*Exercise instructions*
All of the data below must be repeated exactly.

*Excerpted data*
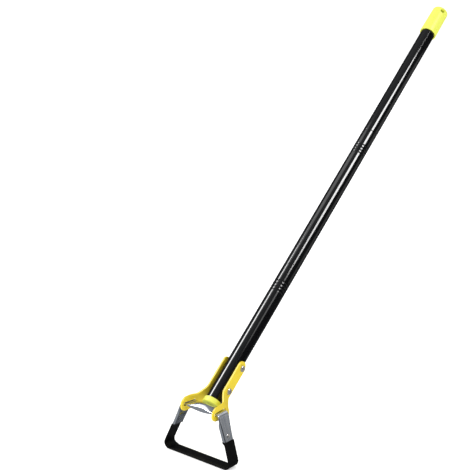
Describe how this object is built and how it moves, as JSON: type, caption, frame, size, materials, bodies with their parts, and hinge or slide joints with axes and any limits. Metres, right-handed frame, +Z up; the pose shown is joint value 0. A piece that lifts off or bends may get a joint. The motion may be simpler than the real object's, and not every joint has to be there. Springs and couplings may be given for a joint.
{
  "type": "stirrup hoe",
  "caption": "Stirrup hoe: a loop-shaped blade rocks in slotted bracket plates bolted to a tubular steel handle made of screwed-together sections with plastic end caps.",
  "frame": {"origin": "middle of the blade's underside, on the ground", "axes": "+X across the blade, +Y the way the handle leans, +Z up, with the blade flat on the ground"},
  "size_m": [0.1178, 0.6844, 0.6625],
  "materials": {
    "black_coat": "glossy black powder coat",
    "yellow_coat": "golden yellow powder coat",
    "lemon_plastic": "moulded lemon yellow plastic",
    "zinc_plate": "bright zinc plated",
    "blade_black": "satin black coating",
    "bright_steel": "bright plated steel",
    "cast_metal": "as cast"
  },
  "bodies": {
    "lower_handle": {"bottom_tube": "black_coat", "bottom_cap": "lemon_plastic", "lower_socket_insert": "cast_metal", "left_bracket_plate": "yellow_coat", "right_bracket_plate": "yellow_coat", "lower_bolt": "bright_steel", "lower_washer": "bright_steel", "lower_nut": "bright_steel", "upper_bolt": "bright_steel", "upper_washer": "bright_steel", "upper_nut": "bright_steel"},
    "middle_section": {"middle_tube": "black_coat", "lower_stud_insert": "cast_metal", "upper_socket_insert": "cast_metal"},
    "top_section": {"top_tube": "black_coat", "upper_stud_insert": "cast_metal", "top_cap": "lemon_plastic"},
    "stirrup": {"stirrup_frame": "zinc_plate", "blade": "blade_black", "left_rivet": "bright_steel", "right_rivet": "bright_steel"}
  },
  "joints": [
    {"name": "stirrup_swing", "type": "hinge", "parent": "lower_handle", "child": "stirrup", "pos_m": [0, 0, 0.0774], "axis": [1, 0, 0], "range_deg": [-8, 8]},
    {"name": "middle_section_unscrew", "type": "slide", "parent": "lower_handle", "child": "middle_section", "axis": [0, 0.7431, 0.6691], "range_m": [0, 0.022]},
    {"name": "top_section_unscrew", "type": "slide", "parent": "middle_section", "child": "top_section", "axis": [0, 0.7431, 0.6691], "range_m": [0, 0.022]}
  ]
}
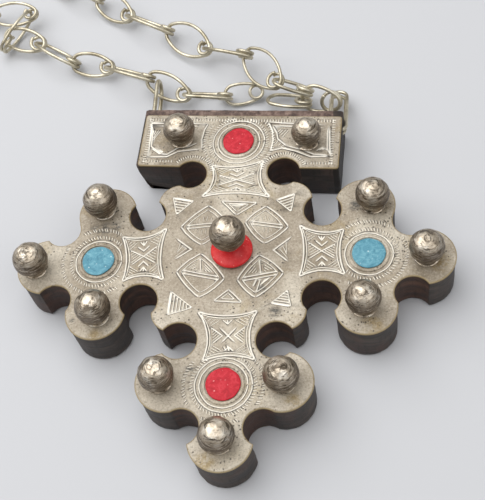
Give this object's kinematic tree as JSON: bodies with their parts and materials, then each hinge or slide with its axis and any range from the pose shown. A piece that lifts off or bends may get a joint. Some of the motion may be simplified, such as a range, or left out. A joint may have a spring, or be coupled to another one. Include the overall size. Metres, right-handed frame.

*Result of this exercise*
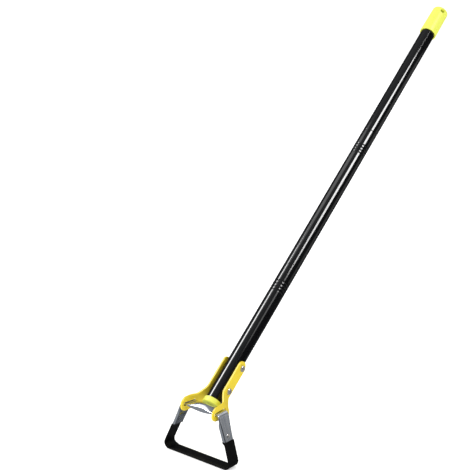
Describe how this object is built and how it moves, as JSON: type, caption, frame, size, materials, bodies with their parts, and hinge or slide joints with axes and any limits. Metres, right-handed frame, +Z up; the pose shown is joint value 0. A piece that lifts off or bends may get a joint. The motion may be simpler than the real object's, and not every joint has to be there. Springs and couplings may be given for a joint.
{
  "type": "stirrup hoe",
  "caption": "Stirrup hoe: a loop-shaped blade rocks in slotted bracket plates bolted to a tubular steel handle made of screwed-together sections with plastic end caps.",
  "frame": {"origin": "middle of the blade's underside, on the ground", "axes": "+X across the blade, +Y the way the handle leans, +Z up, with the blade flat on the ground"},
  "size_m": [0.1178, 0.6844, 0.6625],
  "materials": {
    "black_coat": "glossy black powder coat",
    "yellow_coat": "golden yellow powder coat",
    "lemon_plastic": "moulded lemon yellow plastic",
    "zinc_plate": "bright zinc plated",
    "blade_black": "satin black coating",
    "bright_steel": "bright plated steel",
    "cast_metal": "as cast"
  },
  "bodies": {
    "lower_handle": {"bottom_tube": "black_coat", "bottom_cap": "lemon_plastic", "lower_socket_insert": "cast_metal", "left_bracket_plate": "yellow_coat", "right_bracket_plate": "yellow_coat", "lower_bolt": "bright_steel", "lower_washer": "bright_steel", "lower_nut": "bright_steel", "upper_bolt": "bright_steel", "upper_washer": "bright_steel", "upper_nut": "bright_steel"},
    "middle_section": {"middle_tube": "black_coat", "lower_stud_insert": "cast_metal", "upper_socket_insert": "cast_metal"},
    "top_section": {"top_tube": "black_coat", "upper_stud_insert": "cast_metal", "top_cap": "lemon_plastic"},
    "stirrup": {"stirrup_frame": "zinc_plate", "blade": "blade_black", "left_rivet": "bright_steel", "right_rivet": "bright_steel"}
  },
  "joints": [
    {"name": "stirrup_swing", "type": "hinge", "parent": "lower_handle", "child": "stirrup", "pos_m": [0, 0, 0.0774], "axis": [1, 0, 0], "range_deg": [-8, 8]},
    {"name": "middle_section_unscrew", "type": "slide", "parent": "lower_handle", "child": "middle_section", "axis": [0, 0.7431, 0.6691], "range_m": [0, 0.022]},
    {"name": "top_section_unscrew", "type": "slide", "parent": "middle_section", "child": "top_section", "axis": [0, 0.7431, 0.6691], "range_m": [0, 0.022]}
  ]
}
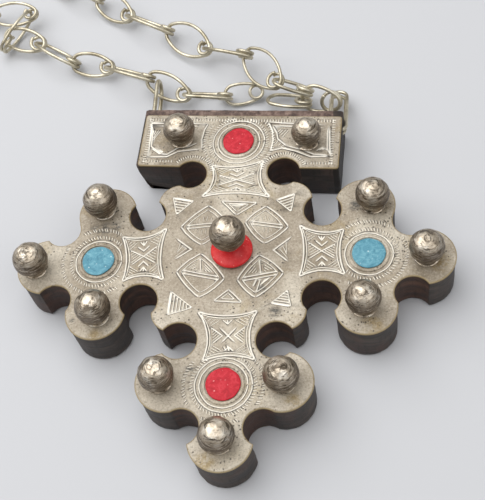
Give this object's kinematic tree as JSON: bodies with their parts and materials, then each hinge or slide with its axis and any range from the pose shown. A piece that lifts off or bends may get a joint. Some of the motion may be simplified, such as a range, or left out. A joint may have a spring, or be coupled to another one. Include the overall size. Metres, right-handed frame.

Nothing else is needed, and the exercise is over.